I wandered down to the New College of California to take in a “moderated panel discussion focusing on ways in which activists with differing tactical approaches can strategically work together to increase the impact of civil disobedience and direct action work.”
The NCC is “an accredited institution of higher learning whose mission is to integrate education with creation of a just, sacred and sustainable world.” (“by ‘sustainable’ we mean we aspire to a world in which all human activity is expressive of an ecological sensitivity that assures the extension of a just and sacred world to all of existence across the dimensions of time and space.”) If you’d like to major in “women’s spirituality,” “poetics,” or “creative inquiry,” NCC is the place to go.
Did I mention that I live in San Francisco?
Anyway, most of the panelists and many of the members of the audience were students in the college’s Activism & Social Change program.
Because I’d been reading a lot lately about how the theory and tactics of direct action in the United States had developed in the pacifist and civil rights movements, I’d forgotten that to today’s activist, particularly to today’s young activist, the phrase “direct action” is more often used to describe violent protest tactics, as in the phrase: “Are we just going to stand around and chant all day or are we going to engage in some direct action?”
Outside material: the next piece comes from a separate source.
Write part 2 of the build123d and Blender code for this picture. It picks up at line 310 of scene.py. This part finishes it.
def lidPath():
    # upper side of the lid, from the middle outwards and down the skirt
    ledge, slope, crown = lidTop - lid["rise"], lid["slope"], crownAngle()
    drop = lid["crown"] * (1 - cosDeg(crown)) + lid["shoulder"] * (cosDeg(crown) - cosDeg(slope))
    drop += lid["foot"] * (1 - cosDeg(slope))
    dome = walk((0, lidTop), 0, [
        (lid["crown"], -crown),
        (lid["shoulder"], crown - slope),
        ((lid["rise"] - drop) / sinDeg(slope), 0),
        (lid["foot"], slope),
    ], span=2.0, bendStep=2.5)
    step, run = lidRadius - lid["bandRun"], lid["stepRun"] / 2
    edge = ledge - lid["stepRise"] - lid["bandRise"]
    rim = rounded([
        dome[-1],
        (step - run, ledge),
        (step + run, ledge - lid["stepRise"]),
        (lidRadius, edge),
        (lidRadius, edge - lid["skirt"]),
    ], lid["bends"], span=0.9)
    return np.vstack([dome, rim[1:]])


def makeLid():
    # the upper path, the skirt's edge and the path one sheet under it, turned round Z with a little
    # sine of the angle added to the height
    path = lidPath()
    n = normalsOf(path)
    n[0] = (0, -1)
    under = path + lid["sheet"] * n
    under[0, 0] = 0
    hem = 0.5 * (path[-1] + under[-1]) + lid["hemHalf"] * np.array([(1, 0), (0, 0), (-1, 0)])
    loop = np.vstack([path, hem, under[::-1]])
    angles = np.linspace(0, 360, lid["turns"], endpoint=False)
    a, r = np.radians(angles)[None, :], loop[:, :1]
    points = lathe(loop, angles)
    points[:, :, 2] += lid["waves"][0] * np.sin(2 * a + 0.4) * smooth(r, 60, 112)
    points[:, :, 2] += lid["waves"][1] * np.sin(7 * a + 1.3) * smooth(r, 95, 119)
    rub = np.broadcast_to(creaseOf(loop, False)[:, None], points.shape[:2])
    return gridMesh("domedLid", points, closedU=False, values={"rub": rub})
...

So while most of the audience was there expecting to hear bold, romantic tales of bolt cutters, slingshots, molotov cocktails, and battling cops in the streets, I was taken aback at first at the casualness with which the option of violent direct action was being discussed.
A panelist named Starhawk (and before you giggle, realize that in San Francisco even Republicans have names like this) tried to inject some reality. I paraphrase, since my notes are spotty: “I tend toward pacifism myself, although I think pacifism is better practiced than preached. When I hear someone delivering a sermon about pacifism I just want to punch them. [Laughter]. I’m not encouraged by the prospects for violent direct action, and this isn’t because of any moral qualms on my part but simply because let’s face it: we’re vastly, completely, hopelessly outgunned. If we try to win a battle of violence we’re fools.”
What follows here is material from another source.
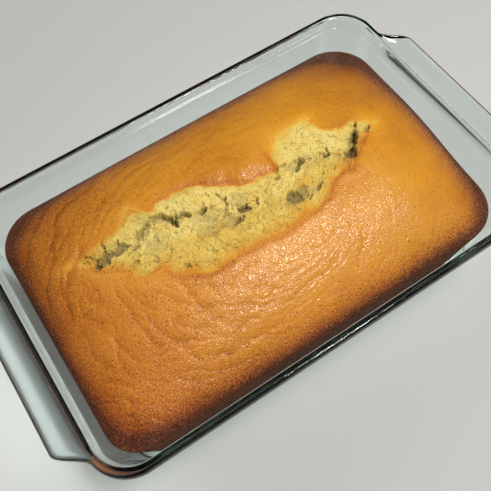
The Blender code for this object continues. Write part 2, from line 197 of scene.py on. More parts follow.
# Pits torn open in the crumb: place along, place across, half length, half width, turn, depth
PITS = (
    (-40.4, 15.2, 1.2, 0.6, -40, 1.6), (-35, 7.8, 1.2, 0.7, -30, 3), (-31, 9, 2, 0.9, 0, 3),
    (-27.4, 7, 1.6, 0.7, -10, 1.6), (-23, -7.6, 2.4, 0.9, 30, 1.6), (-53.8, 5.8, 1.8, 0.8, -10, 1.6),
    (-50.4, 10.4, 1.2, 0.8, 60, 1.2), (-14.4, -3.6, 0.8, 0.6, 0, 1.6), (-4.4, -5.2, 1.2, 0.8, -20, 2.6),
    (-9.6, -9, 1.6, 0.8, 10, 2.4), (20.6, 4.6, 1.3, 0.9, 40, 1.8), (30, 0.8, 1, 0.8, 0, 2.2),
    (24.6, -1, 1.2, 0.7, 20, 1.8), (15.2, 0.6, 0.7, 0.6, 0, 1.6), (7.6, -13.6, 0.9, 0.6, 0, 1.2),
    (22.6, -15.6, 1.8, 0.7, 20, 2), (33.6, -0.4, 0.8, 0.4, 0, 1.2), (38.4, 3, 0.5, 0.5, 0, 1.4),
    (-19.4, 11, 0.5, 0.5, 0, 1.4), (-33.2, 15.4, 0.6, 0.4, 0, 1.6), (-6, 10.6, 0.4, 0.6, 0, 1.2),
    (7.4, 1, 0.6, 0.9, 10, 1.4), (-7.6, 7.8, 0.5, 0.9, 15, 1.2), (31.2, 7.6, 0.5, 0.5, 0, 1.2),
    (-71.6, 9.8, 1.5, 1.2, 20, 4.6), (-66.6, 8.8, 0.6, 0.4, 0, 3.6), (-62.4, 8.6, 0.7, 0.5, 0, 3.6),
    (-40.2, -14.6, 1, 0.7, -30, 2), (-37, -18, 0.6, 0.3, 20, 1), (-29.8, -20.1, 0.9, 0.5, 0, 1),
    (-34.3, 8, 1.2, 0.6, 40, 3.6), (-20.5, 4.2, 2, 1.2, 10, 2.6), (-10.3, 4, 0.9, 0.8, 0, 3.2),
    (-6, -4.4, 2.1, 1.7, 20, 3.6), (-8.8, -2, 1.1, 0.9, 0, 2.6), (-11.4, -8, 2, 1.2, 20, 2.8),
    (-8.4, -7.6, 1, 0.5, 60, 2), (-15.6, -7, 0.5, 0.4, 0, 1.2), (0.9, -5.4, 1.1, 0.8, 60, 2.4),
    (28.6, -13.2, 2.4, 1.1, 15, 2.6), (24, -10.6, 1, 0.7, 0, 1.8), (34.2, -8.2, 0.7, 0.4, 0, 1.8),
    (28.4, 1.6, 1.8, 1.3, 40, 3), (25.6, -0.8, 1.9, 1.1, 30, 2), (21.6, 5, 1.1, 0.7, 20, 2.2),
    (15.8, 1, 0.7, 1, 10, 1.8), (41.6, -1.2, 2.1, 1.1, -20, 3.4), (43.4, 0.4, 0.7, 1.3, 0, 2.6),
    (43, 4.8, 0.6, 0.4, 0, 1.2), (47.4, 18.4, 0.9, 0.7, 40, 2), (35.6, 8.6, 1, 0.5, -20, 0.9),
    (27.6, 10.6, 0.4, 0.3, 0, 1.2), (41, 10.9, 0.4, 0.3, 0, 1), (40, -9.6, 0.6, 0.5, 0, 1.6),
    (46.8, -12.2, 1.2, 0.7, 20, 1.6), (63.9, 5.8, 1.5, 0.8, 60, 3.6), (61.8, 6.6, 0.6, 0.5, 0, 2),
    (-10.2, -3.5, 0.7, 0.5, 0, 2), (-7, -1.6, 1, 0.7, 30, 2.4), (5.4, -22, 0.8, 0.5, 0, 1),
    (8.6, -18.2, 0.8, 0.4, 60, 1), (-49.2, -3.6, 1.4, 0.7, -10, 1.8))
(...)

Most of the talk on the panel was of an abstract nature like this — not, as advertised “ways in which activists with differing tactical approaches can strategically work together to increase the impact of civil disobedience and direct action work” but “four people’s opinions about direct action and what’s good about it and why it’s important.”
After an hour or so they opened it up to questions from the audience. Questions typically in the form of “here’s something that I think is important or some insight that occurred to me” with “what does the panel think?” tacked onto the end so as to fit the formal definition of a question.
After hearing a couple of these, and in the middle of an especially uninteresting one about activists “acknowledging their race and class privilege” I decided that if I was going to keep this from having been a complete waste of my time I’d have to do something about it myself.
So I stood up to “ask a question,” but instead of asking the panel, I turned to the crowd and asked ’em to raise their hands if they were paying federal income tax. About three quarters of them admitted to it (I would expect no less from folks who can afford $6,676 per semester for a masters in activism). Having started off with a question, I felt free to launch into my speech:
I’d like to suggest that before you can start opposing the government and what it’s doing, you have to stop supporting the government and what it’s doing. Getting below the tax line and stopping your support for the government isn’t all that hard. It takes some commitment and some attention, but so does any conscientious direct action. It may not be as dramatic as bombing the federal building or chaining yourself to a fence, but do you want drama or do you want…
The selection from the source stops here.